— START OF Source data —
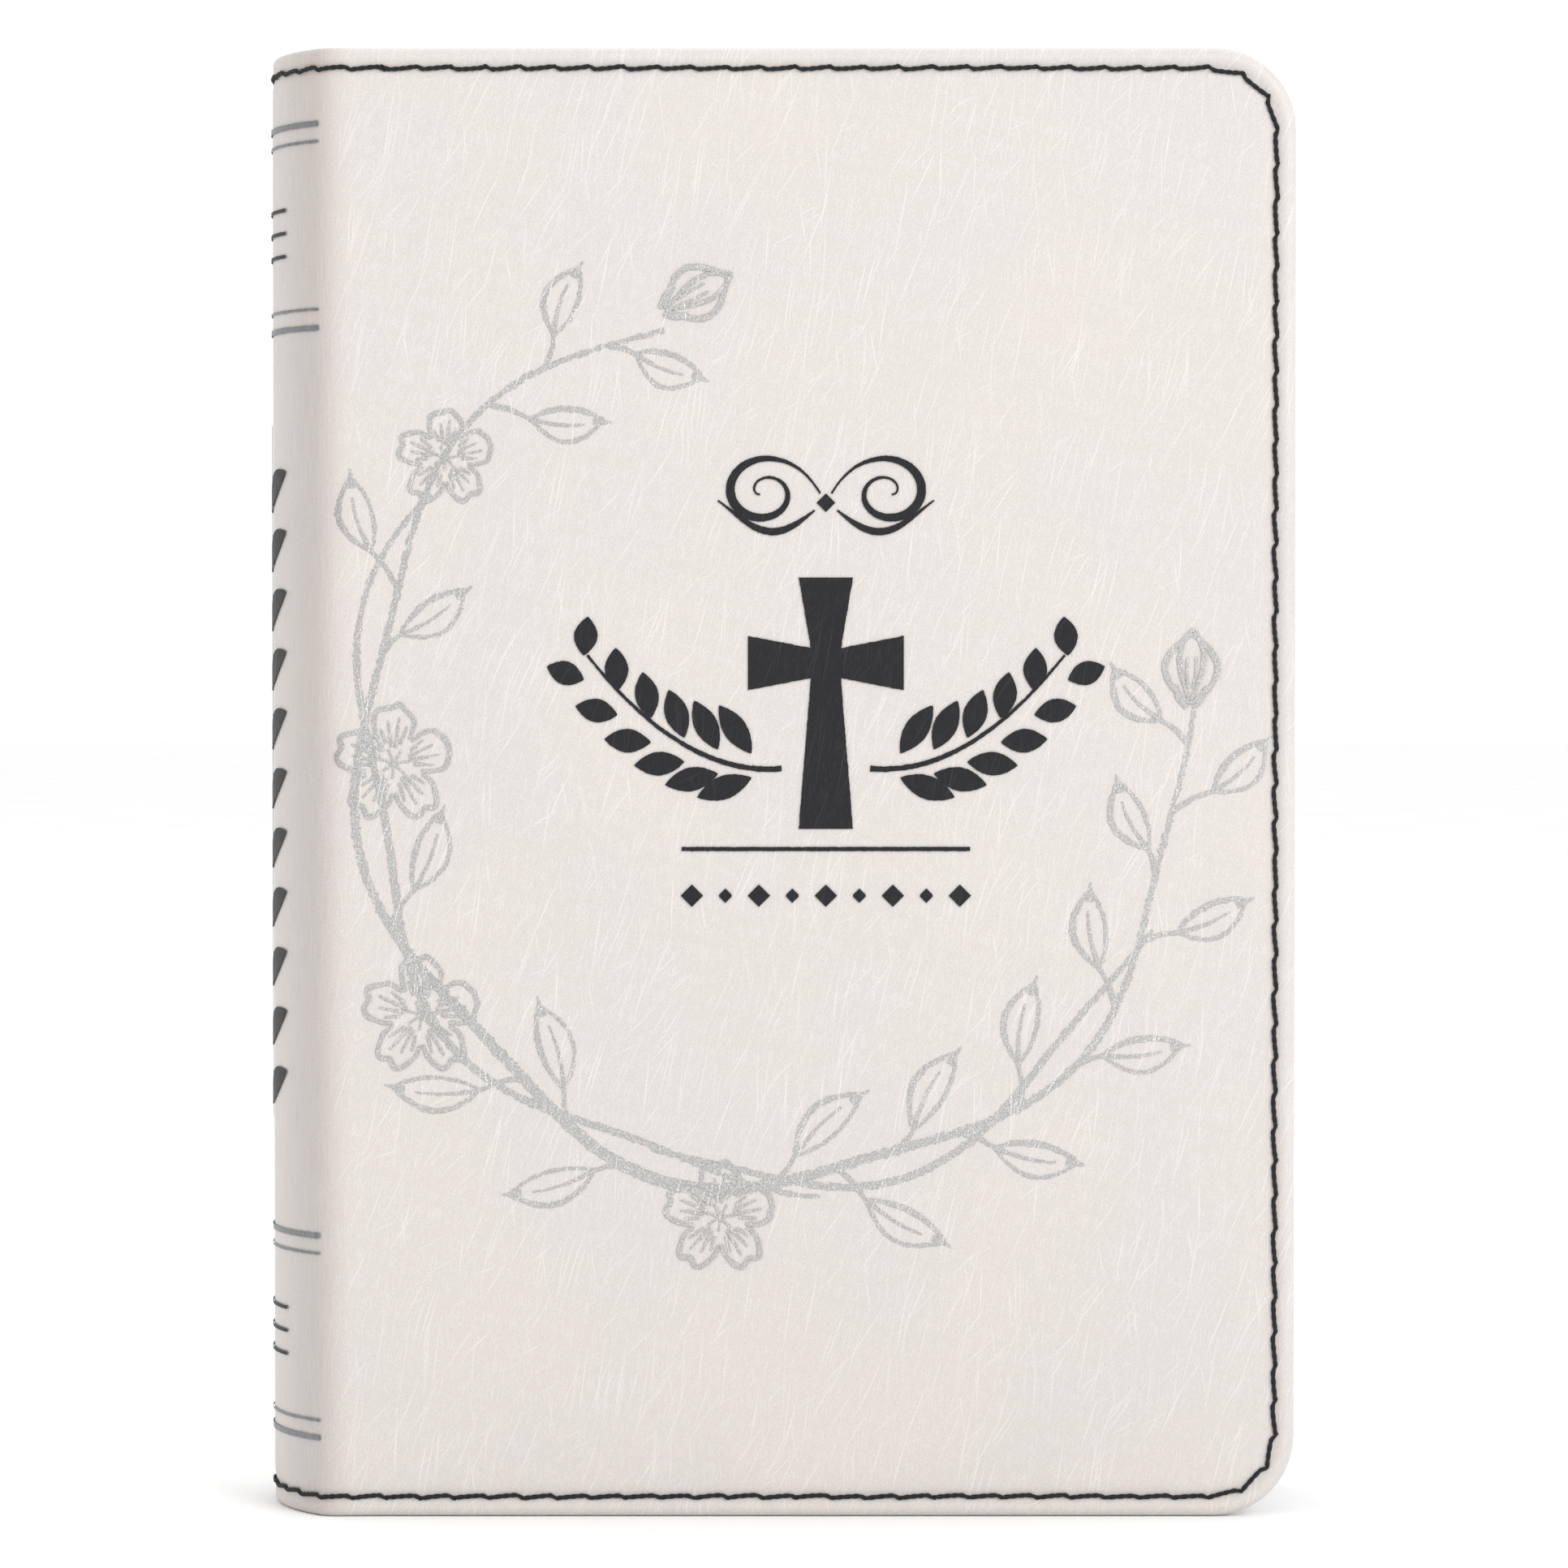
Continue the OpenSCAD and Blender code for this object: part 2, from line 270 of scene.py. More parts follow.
class Nodes:
    """A material's node tree, with short calls for the nodes used here."""

    def __init__(self, name):
        self.material = bpy.data.materials.new(name)
        self.material.use_nodes = True
        self.tree = self.material.node_tree
        self.shader = self.tree.nodes["Principled BSDF"]
        self.uv = self.make("ShaderNodeUVMap", uv_map="surface").outputs[0]
        self.swayed = None

    def feed(self, socket, value):
        """Links an output or sets a constant."""
        if isinstance(value, bpy.types.NodeSocket):
            self.tree.links.new(value, socket)
        else:
            socket.default_value = value

    def make(self, kind, inputs=(), **props):
        n = self.tree.nodes.new(kind)
        for k, value in props.items():
            setattr(n, k, value)
        for k, value in dict(inputs).items():
            self.feed(n.inputs[k], value)
        return n

    def put(self, name, value):
        self.feed(self.shader.inputs[name], value)

    def math(self, operation, a, b=0.0):
        return self.make("ShaderNodeMath", {0: a, 1: b}, operation=operation).outputs[0]

    def times(self, a, *rest):
        for b in rest:
            a = self.math("MULTIPLY", a, b)
        return a

    def mapped(self, scale, angle=0.0, offset=(0, 0, 0), source=None):
        """The coordinate turned by angle in degrees, then scaled."""
        turned = self.make("ShaderNodeMapping", {
            "Vector": source or self.uv, "Rotation": (0, 0, math.radians(angle))})
        return self.make("ShaderNodeMapping", {
            "Vector": turned.outputs[0], "Scale": (*scale, 1), "Location": offset}).outputs[0]

    def noise(self, vector, detail=2.0, rough=0.5):
        return self.make("ShaderNodeTexNoise", {
            "Vector": vector, "Scale": 1.0, "Detail": detail, "Roughness": rough,
        }, noise_dimensions="2D").outputs[0]

    def ramp(self, value, stops, smooth_steps=False):
        """stops: (place, grey or colour)."""
        n = self.make("ShaderNodeValToRGB", {"Fac": value})
        ramp = n.color_ramp
        ramp.interpolation = "EASE" if smooth_steps else "LINEAR"
        while len(ramp.elements) < len(stops):
            ramp.elements.new(0.5)
        for e, (at, c) in zip(ramp.elements, stops):
            e.position = at
            e.color = (c, c, c, 1) if isinstance(c, (int, float)) else (*c, 1)
        return n.outputs[0]

    def mix(self, factor, a, b, way="MIX"):
        n = self.make("ShaderNodeMix", {0: factor, 6: a, 7: b}, data_type="RGBA", blend_type=way)
        return n.outputs[2]

    def bump(self, height, strength, distance_mm):
        return self.make("ShaderNodeBump", {
            "Height": height, "Strength": strength, "Distance": distance_mm * MM}).outputs[0]

    def from_spine(self):
        """Distance round the cover from the spine's centre line, in units of 50 mm."""
        u = self.make("ShaderNodeSeparateXYZ", {0: self.uv}).outputs[0]
        return self.times(self.math("ABSOLUTE", u), 0.02)


def fibres(n):
    """Height of the pressed fibres: layers of thin straight needles, most leaning right of vertical."""
    total = None
    for angle, across, along, empty, weight in FIBRES:
        place = n.mapped((across, along), angle, (angle * 1.7 + 50, angle + 80, 0), n.swayed)
        cell = n.make("ShaderNodeTexVoronoi", {"Vector": place, "Scale": 1.0}, voronoi_dimensions="2D")
        needle = n.ramp(cell.outputs["Distance"], [(.05, weight), (.48, 0)])
        kept = n.ramp(cell.outputs["Color"], [(empty, 0), (empty + .01, .55), (.98, 1)])
        needle = n.times(needle, kept)
        total = needle if total is None else n.math("MAXIMUM", total, needle)
    return total


def leather_height(n):
    """Fibres, fine grain, upright lines, a mask of the rounded spine, and the height that they give.

    The lines show on the spine, where the leather is drawn out."""
    sway = n.make("ShaderNodeTexNoise", {
        "Vector": n.mapped((.09, .06)), "Scale": 1.0, "Detail": 1.0}, noise_dimensions="2D").outputs["Color"]
    n.swayed = n.make("ShaderNodeVectorMath", {
        0: sway, 1: (1.2, 1.2, 0), 2: n.uv}, operation="MULTIPLY_ADD").outputs[0]
    line = fibres(n)
    grain = n.noise(n.mapped((6.5, 4.6), 15, (5, 8, 0)), detail=3, rough=.7)
    drawn = n.noise(n.mapped((6.5, .22), 0, (2, 31, 0)), detail=2, rough=.6)
    spine = n.ramp(n.from_spine(), [(.325, 1), (.395, 0)], True)
    flat = n.math("ADD", line, n.times(grain, .55))
    round_part = n.math("ADD", n.times(line, .18), drawn)
    height = n.mix(spine, flat, round_part)
    return line, grain, drawn, spine, height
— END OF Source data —
= Given instruction =
Output all of the material, please, exactly as it stands.

= Exercise output =
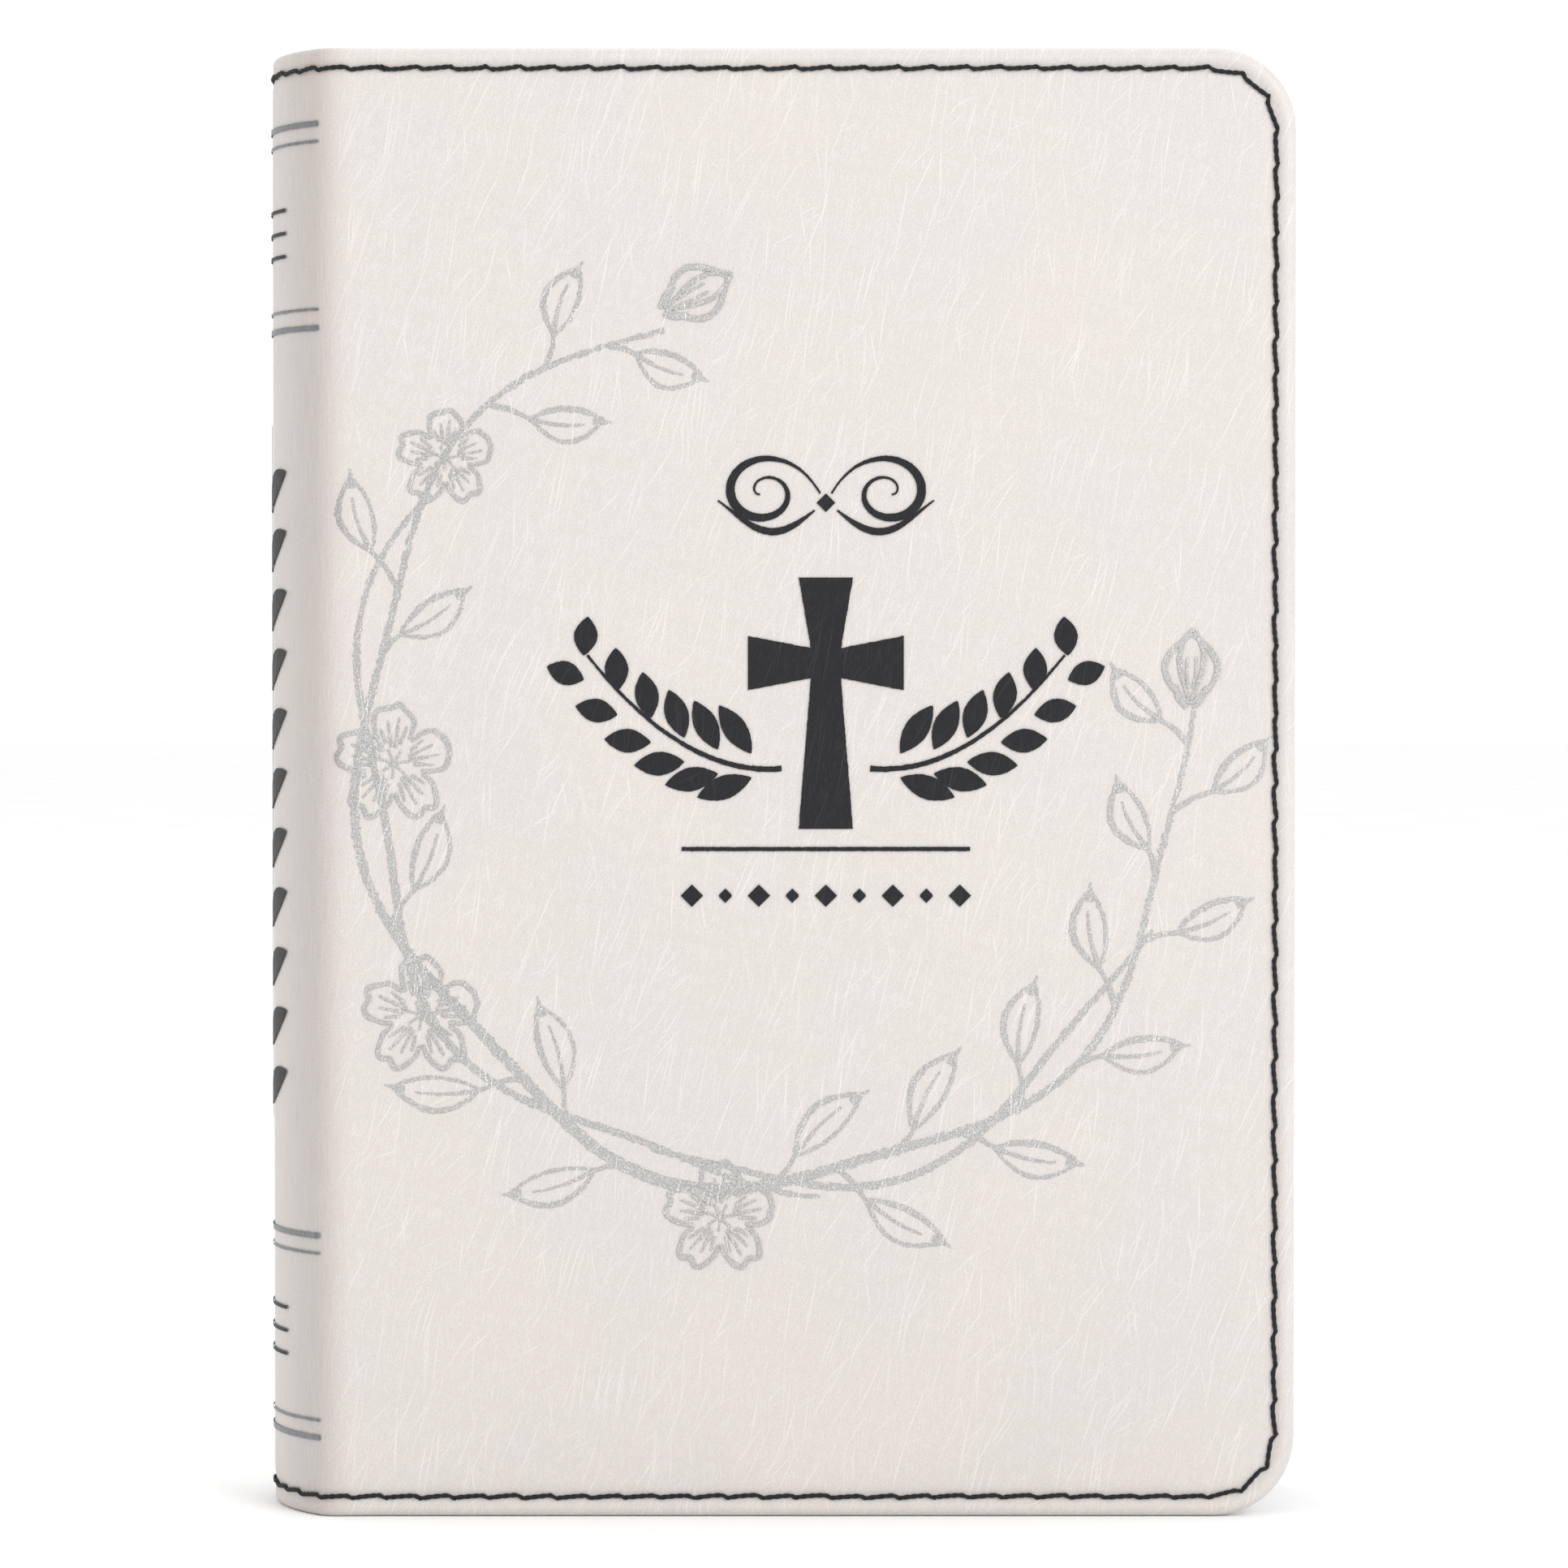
Continue the OpenSCAD and Blender code for this object: part 2, from line 270 of scene.py. More parts follow.
class Nodes:
    """A material's node tree, with short calls for the nodes used here."""

    def __init__(self, name):
        self.material = bpy.data.materials.new(name)
        self.material.use_nodes = True
        self.tree = self.material.node_tree
        self.shader = self.tree.nodes["Principled BSDF"]
        self.uv = self.make("ShaderNodeUVMap", uv_map="surface").outputs[0]
        self.swayed = None

    def feed(self, socket, value):
        """Links an output or sets a constant."""
        if isinstance(value, bpy.types.NodeSocket):
            self.tree.links.new(value, socket)
        else:
            socket.default_value = value

    def make(self, kind, inputs=(), **props):
        n = self.tree.nodes.new(kind)
        for k, value in props.items():
            setattr(n, k, value)
        for k, value in dict(inputs).items():
            self.feed(n.inputs[k], value)
        return n

    def put(self, name, value):
        self.feed(self.shader.inputs[name], value)

    def math(self, operation, a, b=0.0):
        return self.make("ShaderNodeMath", {0: a, 1: b}, operation=operation).outputs[0]

    def times(self, a, *rest):
        for b in rest:
            a = self.math("MULTIPLY", a, b)
        return a

    def mapped(self, scale, angle=0.0, offset=(0, 0, 0), source=None):
        """The coordinate turned by angle in degrees, then scaled."""
        turned = self.make("ShaderNodeMapping", {
            "Vector": source or self.uv, "Rotation": (0, 0, math.radians(angle))})
        return self.make("ShaderNodeMapping", {
            "Vector": turned.outputs[0], "Scale": (*scale, 1), "Location": offset}).outputs[0]

    def noise(self, vector, detail=2.0, rough=0.5):
        return self.make("ShaderNodeTexNoise", {
            "Vector": vector, "Scale": 1.0, "Detail": detail, "Roughness": rough,
        }, noise_dimensions="2D").outputs[0]

    def ramp(self, value, stops, smooth_steps=False):
        """stops: (place, grey or colour)."""
        n = self.make("ShaderNodeValToRGB", {"Fac": value})
        ramp = n.color_ramp
        ramp.interpolation = "EASE" if smooth_steps else "LINEAR"
        while len(ramp.elements) < len(stops):
            ramp.elements.new(0.5)
        for e, (at, c) in zip(ramp.elements, stops):
            e.position = at
            e.color = (c, c, c, 1) if isinstance(c, (int, float)) else (*c, 1)
        return n.outputs[0]

    def mix(self, factor, a, b, way="MIX"):
        n = self.make("ShaderNodeMix", {0: factor, 6: a, 7: b}, data_type="RGBA", blend_type=way)
        return n.outputs[2]

    def bump(self, height, strength, distance_mm):
        return self.make("ShaderNodeBump", {
            "Height": height, "Strength": strength, "Distance": distance_mm * MM}).outputs[0]

    def from_spine(self):
        """Distance round the cover from the spine's centre line, in units of 50 mm."""
        u = self.make("ShaderNodeSeparateXYZ", {0: self.uv}).outputs[0]
        return self.times(self.math("ABSOLUTE", u), 0.02)


def fibres(n):
    """Height of the pressed fibres: layers of thin straight needles, most leaning right of vertical."""
    total = None
    for angle, across, along, empty, weight in FIBRES:
        place = n.mapped((across, along), angle, (angle * 1.7 + 50, angle + 80, 0), n.swayed)
        cell = n.make("ShaderNodeTexVoronoi", {"Vector": place, "Scale": 1.0}, voronoi_dimensions="2D")
        needle = n.ramp(cell.outputs["Distance"], [(.05, weight), (.48, 0)])
        kept = n.ramp(cell.outputs["Color"], [(empty, 0), (empty + .01, .55), (.98, 1)])
        needle = n.times(needle, kept)
        total = needle if total is None else n.math("MAXIMUM", total, needle)
    return total


def leather_height(n):
    """Fibres, fine grain, upright lines, a mask of the rounded spine, and the height that they give.

    The lines show on the spine, where the leather is drawn out."""
    sway = n.make("ShaderNodeTexNoise", {
        "Vector": n.mapped((.09, .06)), "Scale": 1.0, "Detail": 1.0}, noise_dimensions="2D").outputs["Color"]
    n.swayed = n.make("ShaderNodeVectorMath", {
        0: sway, 1: (1.2, 1.2, 0), 2: n.uv}, operation="MULTIPLY_ADD").outputs[0]
    line = fibres(n)
    grain = n.noise(n.mapped((6.5, 4.6), 15, (5, 8, 0)), detail=3, rough=.7)
    drawn = n.noise(n.mapped((6.5, .22), 0, (2, 31, 0)), detail=2, rough=.6)
    spine = n.ramp(n.from_spine(), [(.325, 1), (.395, 0)], True)
    flat = n.math("ADD", line, n.times(grain, .55))
    round_part = n.math("ADD", n.times(line, .18), drawn)
    height = n.mix(spine, flat, round_part)
    return line, grain, drawn, spine, height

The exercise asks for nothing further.